Overall, cloud computing stands as the most mature component of SMAC, for such capabilities have been around for quite some time. However, today’s increased awareness and adoption on the individual level have brought cloud computing to the fore once again, making this technology an integral element of all future strategies. Though once considered an ideal way for IT organizations to store growing amounts of data, the cloud has entered the mainstream mindset. Its vast consumerization has enabled this technology to become the cost-effective way to manage enormous amounts of information. While businesses continue to use cloud capabilities to store customer data, consumers often choose to store photos and music so they may retain easy access to valuable information from every device.
Security will play an integral role in maintaining loyalty and retention as company and consumer cloud usage continues to grow. Just as consumers expect their personal files to remain intact within their private cloud, brands must also ensure that all sensitive customer data within the company cloud exists behind safeguards that protect their personal information. While easy internal access to relevant data across the enterprise stands as one of the cloud’s primary advantages, technology leaders must ensure that such accessibility remains protected, for compromised consumer data will breach customer trust, often leading to dissatisfaction and churn.
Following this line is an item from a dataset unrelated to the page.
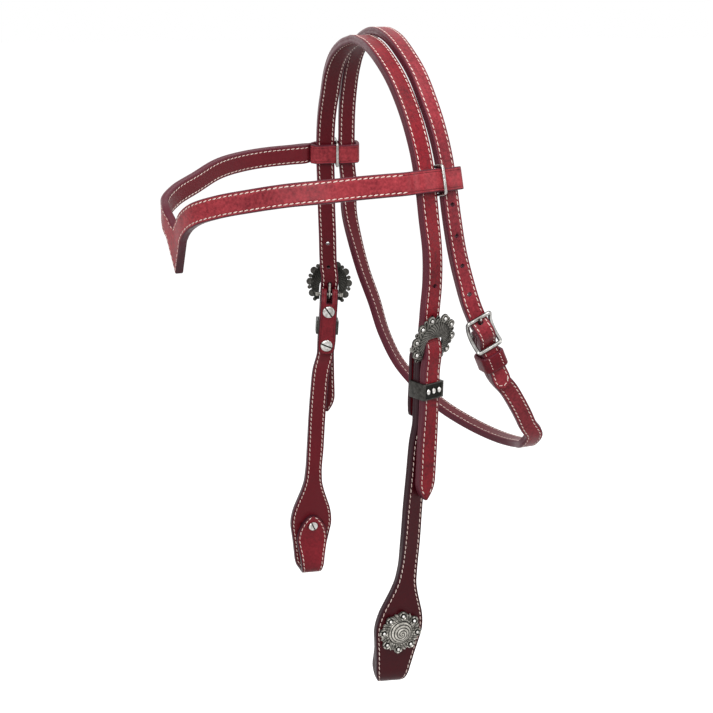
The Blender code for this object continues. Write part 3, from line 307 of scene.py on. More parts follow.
class Look:
    """A material in the making. Each call adds a node and returns what that gives."""

    def __init__(self, name):
        self.made = bpy.data.materials.new(name)
        self.made.use_nodes = True
        self.made.node_tree.nodes.clear()
        self.place = self.add("TexCoord").outputs["Object"]

    def add(self, kind, inputs=None, **settings):
        return put(self.made.node_tree, "ShaderNode" + kind, inputs, **settings)

    def note(self, word, kind="Fac"):
        """A value or vector that was written on the mesh."""
        return self.add("Attribute", attribute_name=word).outputs[kind]

    def noise(self, scale, detail=2.0, rough=0.5):
        inputs = {"Vector": self.place, "Scale": scale, "Detail": detail, "Roughness": rough}
        return self.add("TexNoise", inputs).outputs["Fac"]

    def reckon(self, kind, *values):
        return self.add("Math", dict(enumerate(values)), operation=kind).outputs[0]

    def span(self, value, low=0.0, high=1.0, first=0.0, last=1.0, ease="LINEAR"):
        """Stretches low to high over first to last."""
        inputs = {"Value": value, "From Min": low, "From Max": high, "To Min": first, "To Max": last}
        return self.add("MapRange", inputs, interpolation_type=ease).outputs[0]

    def blend(self, share, *colours):
        first, second = ((*one, 1.0) if isinstance(one, tuple) else one for one in colours)
        return self.add("Mix", {0: share, 6: first, 7: second}, data_type="RGBA").outputs[2]

    def between(self, share, first, second):
        return self.add("Mix", {0: share, 2: first, 3: second}, data_type="FLOAT").outputs[0]

    def coat(self, colour, rough, strength, distance, height, more):
        """Closes the material with its shader, over a bump of this strength, distance and height."""
        bump = self.add("Bump", {"Strength": strength, "Distance": distance, "Height": height})
        inputs = {"Base Color": colour, "Roughness": rough, "Normal": bump.outputs["Normal"], **more}
        self.add("OutputMaterial", {"Surface": self.add("BsdfPrincipled", inputs).outputs[0]})
        return self.made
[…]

Developed markets currently dominate the implementation of SMAC capabilities, but emerging markets will gather momentum as they move to adopt such technologies at a faster pace. These markets have fewer legacy systems in place, allowing them to leapfrog conventional technologies and channels.
Regardless of market or industry, business leaders must look at the technological and business possibilities of the integrated SMAC stack. CIOs can take a lead in this area, by combining technical expertise and business acumen to propel their firm’s innovation in the customer experience.